◆ WHAT THE EXERCISE ASKS: Keep to the lines between the one holding "What build123d script" and the one holding "back_wedge_foot = 13.0", inclusive, and write them out exactly.

::::::::::

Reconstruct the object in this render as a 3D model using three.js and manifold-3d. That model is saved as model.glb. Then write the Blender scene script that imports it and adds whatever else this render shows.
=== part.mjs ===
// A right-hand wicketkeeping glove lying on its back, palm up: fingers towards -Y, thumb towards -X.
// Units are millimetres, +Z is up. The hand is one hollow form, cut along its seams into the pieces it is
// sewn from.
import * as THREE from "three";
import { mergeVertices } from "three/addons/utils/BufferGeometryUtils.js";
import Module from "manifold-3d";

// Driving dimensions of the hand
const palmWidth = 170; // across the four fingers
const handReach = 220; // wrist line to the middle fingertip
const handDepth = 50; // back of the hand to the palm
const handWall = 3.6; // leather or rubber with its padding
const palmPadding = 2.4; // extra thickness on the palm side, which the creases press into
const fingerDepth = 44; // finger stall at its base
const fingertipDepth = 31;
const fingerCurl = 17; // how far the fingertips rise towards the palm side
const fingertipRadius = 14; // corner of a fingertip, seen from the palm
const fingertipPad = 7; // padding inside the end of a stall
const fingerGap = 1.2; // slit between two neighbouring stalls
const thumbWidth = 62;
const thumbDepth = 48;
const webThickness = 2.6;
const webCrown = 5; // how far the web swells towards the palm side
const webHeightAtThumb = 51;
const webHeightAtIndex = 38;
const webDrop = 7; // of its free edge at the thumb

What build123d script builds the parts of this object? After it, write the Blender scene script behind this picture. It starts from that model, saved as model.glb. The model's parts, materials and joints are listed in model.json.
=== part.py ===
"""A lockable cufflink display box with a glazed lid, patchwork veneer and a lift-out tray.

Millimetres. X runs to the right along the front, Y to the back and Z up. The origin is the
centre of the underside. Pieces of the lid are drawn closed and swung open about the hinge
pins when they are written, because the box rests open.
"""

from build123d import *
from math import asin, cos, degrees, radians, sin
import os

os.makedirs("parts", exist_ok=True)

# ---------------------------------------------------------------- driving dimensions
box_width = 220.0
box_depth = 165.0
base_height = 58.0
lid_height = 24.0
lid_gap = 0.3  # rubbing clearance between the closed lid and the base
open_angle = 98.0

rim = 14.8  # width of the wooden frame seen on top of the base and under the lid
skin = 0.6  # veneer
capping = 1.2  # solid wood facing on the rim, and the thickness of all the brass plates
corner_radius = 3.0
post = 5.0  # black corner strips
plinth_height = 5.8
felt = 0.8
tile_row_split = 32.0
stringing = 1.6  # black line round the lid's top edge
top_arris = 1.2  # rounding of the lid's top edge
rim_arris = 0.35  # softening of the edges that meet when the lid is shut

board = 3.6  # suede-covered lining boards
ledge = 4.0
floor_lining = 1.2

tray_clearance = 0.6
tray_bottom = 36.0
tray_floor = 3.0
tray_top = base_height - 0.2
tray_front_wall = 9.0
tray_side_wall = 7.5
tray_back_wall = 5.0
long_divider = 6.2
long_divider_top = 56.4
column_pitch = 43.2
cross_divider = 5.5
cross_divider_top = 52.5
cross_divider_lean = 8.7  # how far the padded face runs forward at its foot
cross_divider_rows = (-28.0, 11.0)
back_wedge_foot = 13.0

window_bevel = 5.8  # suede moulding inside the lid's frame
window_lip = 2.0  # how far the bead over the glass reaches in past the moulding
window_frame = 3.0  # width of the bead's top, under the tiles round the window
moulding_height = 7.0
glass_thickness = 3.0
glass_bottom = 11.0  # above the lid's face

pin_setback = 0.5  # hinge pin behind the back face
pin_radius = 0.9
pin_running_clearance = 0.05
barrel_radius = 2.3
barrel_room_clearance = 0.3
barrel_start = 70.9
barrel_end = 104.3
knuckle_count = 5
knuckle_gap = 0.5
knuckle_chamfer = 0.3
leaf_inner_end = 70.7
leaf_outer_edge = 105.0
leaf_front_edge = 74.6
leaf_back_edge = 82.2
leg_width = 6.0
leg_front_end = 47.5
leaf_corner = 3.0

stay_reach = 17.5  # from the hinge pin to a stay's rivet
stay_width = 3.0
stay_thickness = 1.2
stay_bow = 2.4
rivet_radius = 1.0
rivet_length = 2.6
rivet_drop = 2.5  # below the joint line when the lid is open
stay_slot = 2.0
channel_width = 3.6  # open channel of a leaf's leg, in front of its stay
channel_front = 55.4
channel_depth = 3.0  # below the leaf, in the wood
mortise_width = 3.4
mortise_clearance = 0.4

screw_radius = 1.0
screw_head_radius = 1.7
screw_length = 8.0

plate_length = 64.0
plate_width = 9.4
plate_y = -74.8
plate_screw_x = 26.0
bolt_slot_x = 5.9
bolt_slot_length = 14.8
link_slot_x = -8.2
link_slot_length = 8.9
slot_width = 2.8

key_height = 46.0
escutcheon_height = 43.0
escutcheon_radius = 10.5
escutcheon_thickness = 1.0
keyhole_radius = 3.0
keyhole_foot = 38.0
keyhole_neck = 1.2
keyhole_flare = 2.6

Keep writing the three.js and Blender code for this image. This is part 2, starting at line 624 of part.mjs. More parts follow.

::::::::::

◆ SOLUTION:
What build123d script builds the parts of this object? After it, write the Blender scene script behind this picture. It starts from that model, saved as model.glb. The model's parts, materials and joints are listed in model.json.
=== part.py ===
"""A lockable cufflink display box with a glazed lid, patchwork veneer and a lift-out tray.

Millimetres. X runs to the right along the front, Y to the back and Z up. The origin is the
centre of the underside. Pieces of the lid are drawn closed and swung open about the hinge
pins when they are written, because the box rests open.
"""

from build123d import *
from math import asin, cos, degrees, radians, sin
import os

os.makedirs("parts", exist_ok=True)

# ---------------------------------------------------------------- driving dimensions
box_width = 220.0
box_depth = 165.0
base_height = 58.0
lid_height = 24.0
lid_gap = 0.3  # rubbing clearance between the closed lid and the base
open_angle = 98.0

rim = 14.8  # width of the wooden frame seen on top of the base and under the lid
skin = 0.6  # veneer
capping = 1.2  # solid wood facing on the rim, and the thickness of all the brass plates
corner_radius = 3.0
post = 5.0  # black corner strips
plinth_height = 5.8
felt = 0.8
tile_row_split = 32.0
stringing = 1.6  # black line round the lid's top edge
top_arris = 1.2  # rounding of the lid's top edge
rim_arris = 0.35  # softening of the edges that meet when the lid is shut

board = 3.6  # suede-covered lining boards
ledge = 4.0
floor_lining = 1.2

tray_clearance = 0.6
tray_bottom = 36.0
tray_floor = 3.0
tray_top = base_height - 0.2
tray_front_wall = 9.0
tray_side_wall = 7.5
tray_back_wall = 5.0
long_divider = 6.2
long_divider_top = 56.4
column_pitch = 43.2
cross_divider = 5.5
cross_divider_top = 52.5
cross_divider_lean = 8.7  # how far the padded face runs forward at its foot
cross_divider_rows = (-28.0, 11.0)
back_wedge_foot = 13.0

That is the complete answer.